From: Alireza Kenarsari @.> Sent: Friday, January 21, 2022 12:51 PM To: Picovoice/rhino @.> Cc: shilovav3 @.>; Mention @.> Subject: [External] Re: [Picovoice/rhino] Duplicate detection by different languages (Issue #290)

@shilovav3https://urldefense.com/v3/__https:/github.com/shilovav3__;!!MvWE!WAr6OFLac2FxJcFv1XlJRed6q3CXhFD08XQhsxBLR9iw5Ciy9ixY46S5nnLh1vgPkQ$ thank you for reporting. do you have a wake word before rhino or is it just rhino running? if yes, you might want to switch the rhino context (language) based on the wake word triggered. this is just an idea.

— Reply to this email directly, view it on GitHubhttps://urldefense.com/v3/__https:/github.com/Picovoice/rhino/issues/290*issuecomment-1018731453__;Iw!!MvWE!WAr6OFLac2FxJcFv1XlJRed6q3CXhFD08XQhsxBLR9iw5Ciy9ixY46S5nnKfzLFRpA$, or unsubscribehttps://urldefense.com/v3/__https:/github.com/notifications/unsubscribe-auth/AQJCW3OTCYZCHGNGPQTIWFTUXGMIZANCNFSM5MK6NP2A__;!!MvWE!WAr6OFLac2FxJcFv1XlJRed6q3CXhFD08XQhsxBLR9iw5Ciy9ixY46S5nnJAqWLpNw$. Triage notifications on the go with GitHub Mobile for iOShttps://urldefense.com/v3/__https:/apps.apple.com/app/apple-store/id1477376905?ct=notification-email&mt=8&pt=524675__;!!MvWE!WAr6OFLac2FxJcFv1XlJRed6q3CXhFD08XQhsxBLR9iw5Ciy9ixY46S5nnLovCLK8A$ or Androidhttps://urldefense.com/v3/__https:/play.google.com/store/apps/details?id=com.github.android&referrer=utm_campaign*3Dnotification-email*26utm_medium*3Demail*26utm_source*3Dgithub__;JSUlJSU!!MvWE!WAr6OFLac2FxJcFv1XlJRed6q3CXhFD08XQhsxBLR9iw5Ciy9ixY46S5nnLP1wiC2Q$. You are receiving this because you were mentioned.Message ID: @.**@.>>

kenarsa commented 2 years ago

It does not at the moment.
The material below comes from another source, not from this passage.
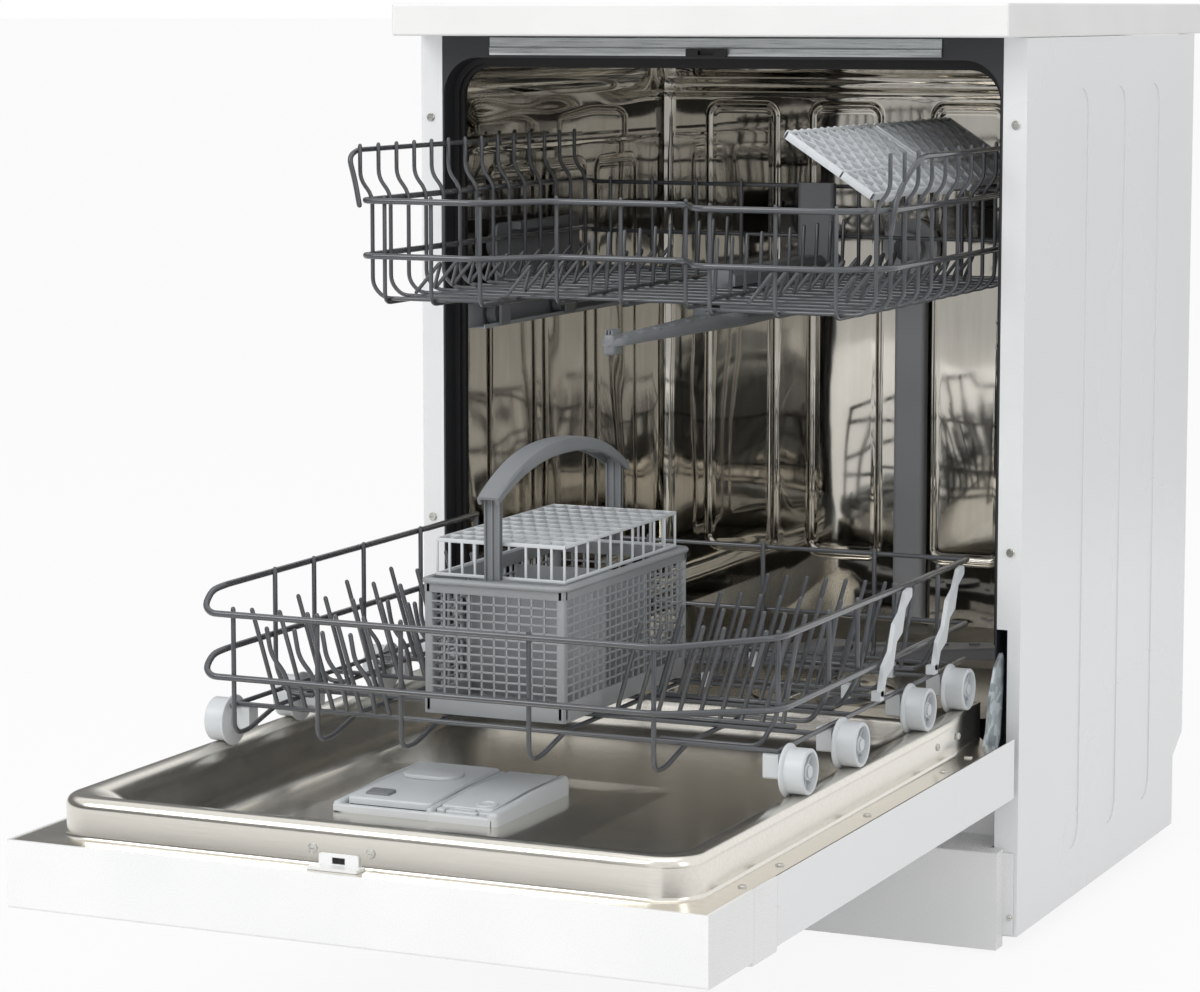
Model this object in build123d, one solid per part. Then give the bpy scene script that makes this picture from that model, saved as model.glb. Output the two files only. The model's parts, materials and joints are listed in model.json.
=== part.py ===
from build123d import *
import os
import math

os.makedirs("parts", exist_ok=True)

# Freestanding dishwasher with its door down and both racks drawn out. Millimetres, +Z up,
# +X to the right of a person who faces the machine, -Y towards that person.

# overall sizes
case_width = 598.0
case_depth = 548.0
case_bottom = 12.0
worktop_overhang = 1.0
worktop_width = case_width + 2 * worktop_overhang
worktop_front = -58.0
worktop_rear = 568.0
worktop_under = 820.0
worktop_thick = 30.0
worktop_top = worktop_under + worktop_thick
sheet = 1.2
centre_shift = 77.0
foot_spread = case_width / 2 - 49
button_spread = case_width / 2 - 64

# opening and tub
flange_width = 22.0
flange_edge = case_width / 2 - flange_width
frame_depth = 44.0
opening_top = worktop_under - 19
corner_radius = 35.0
tub_half = flange_edge - 1
tub_top = opening_top - 9
tub_back_face = 528.0
ledge_height = 228.0
ledge_width = 19.0
ledge_edge = tub_half - ledge_width
ledge_start = 44.2
floor_height = 162.0
sump_y = 300.0

# door, lying open
door_front = -722.0
door_end = -13.0
door_outer = 141.0
door_inner = 196.0
fascia_back = -634.0
strip_back = -587.5
pivot_y = -50.5
pivot_z = 147.5
liner_half = flange_edge - 3
liner_front = -698.0
liner_end = -14.0
rim_top = 228.0
rim_inner_half = liner_half - 16
rim_inner_front = -682.0
rim_inner_end = -34.0
tray_floor = 186.0

# lower rack
rack_half = ledge_edge - 12
rack_front = -502.0
rack_rear = 5.0
rack_front_rim = 347.0
rack_left_rim = 366.0
rack_right_rim = 352.0
rack_middle = 294.0
rack_grid = 262.0
rack_low = 246.0
tine_first = 70.0
tine_pitch = 18.5
tine_count = int((rack_half - 17 - tine_first) / tine_pitch) + 1
fold_row_front = -200.0
fold_row_rear = -90.0
fold_height = 266.7
wire_thick = 2.8
wire_thin = 2.1
wheel_tread = 18.5
wheel_flange = 21.5
wheel_rows = (-446.0, -328.0, -162.0, -57.0)
axle_radius = 3.0
axle_height = rim_top + wheel_tread + 0.05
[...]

I keep this open so that we can consider it as a feature candidate for upcoming releases.

shilovav3 commented 2 years ago

Hi Alireza,

Can the modal data be accessed via “struct pv_rhino *” pointer? Usually an AI model provides detection probability.

If it cannot, could you please, give an idea when a new release with the detection probability access can be issued? It is very valuable feature.

Thank you!

Best regards, Alex.

From: Alireza Kenarsari @.> Sent: Friday, January 21, 2022 2:27 PM To: Picovoice/rhino @.> Cc: shilovav3 @.>; Mention @.> Subject: [External] Re: [Picovoice/rhino] output confidence for inference (Issue #290)

It does not at the moment. I keep this open so that we can consider it as a feature candidate for upcoming releases.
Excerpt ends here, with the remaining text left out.